How much did it help?  See What you'll find there is that it made at least a small difference for practically all of the TPC-H queries, and for some queries, like TPC-H Q1, it made a really large difference. This surprised me quite a bit at a time, because the actual lines of executable code being run for any given query really didn't change that much as a result of that work. What did change is the number of times we had to enter and exit functions. In other words, a surprising amount of the cost was hidden in a part of the code that I would never have thought to optimize: the braces! (I apologize to anyone who was hoping this post was going to be about orthodontic expenses.)

Andres is now thinking about optimizing plan trees using a similar technique. I don't think we'll see similar speed-ups, because a plan operator like Seq Scan or Nested Loop is considerably more expensive than an expression operator like + or =, so the function call overhead is less significant as a percentage of the total runtime. Still, there will probably be some performance benefit -- and perhaps other benefits as well, but I'll leave those for a separate blog post, as this one grows long.


  1. How does this relate to the JIT compilation work? I remember that when reading the presentation on it the author talked about converting Postgres to a push-based execution model.

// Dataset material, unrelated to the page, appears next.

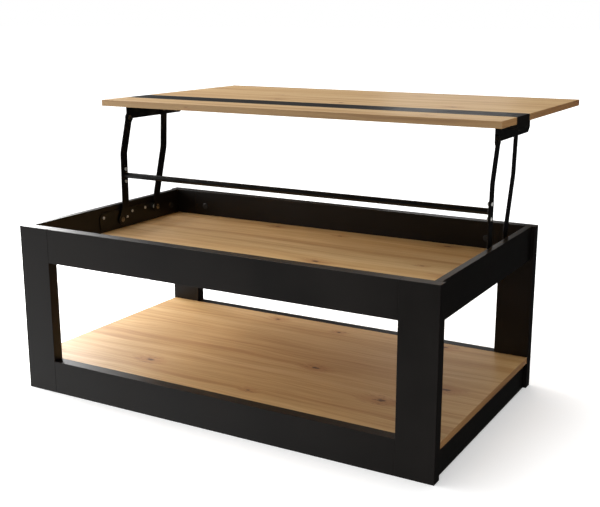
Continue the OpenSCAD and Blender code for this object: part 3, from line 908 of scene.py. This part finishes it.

But I didn't understand all the nuances back them. After reading this I should go and read that presentation again.

    1. As I understand it, this kind of work is necessary for JIT to produce good results. You need to have a substantial chunk of code to compile, and if you don't first transform the recursive tree traversal into an iterative program, you just have one line of code: the first recursive call to the top-level node.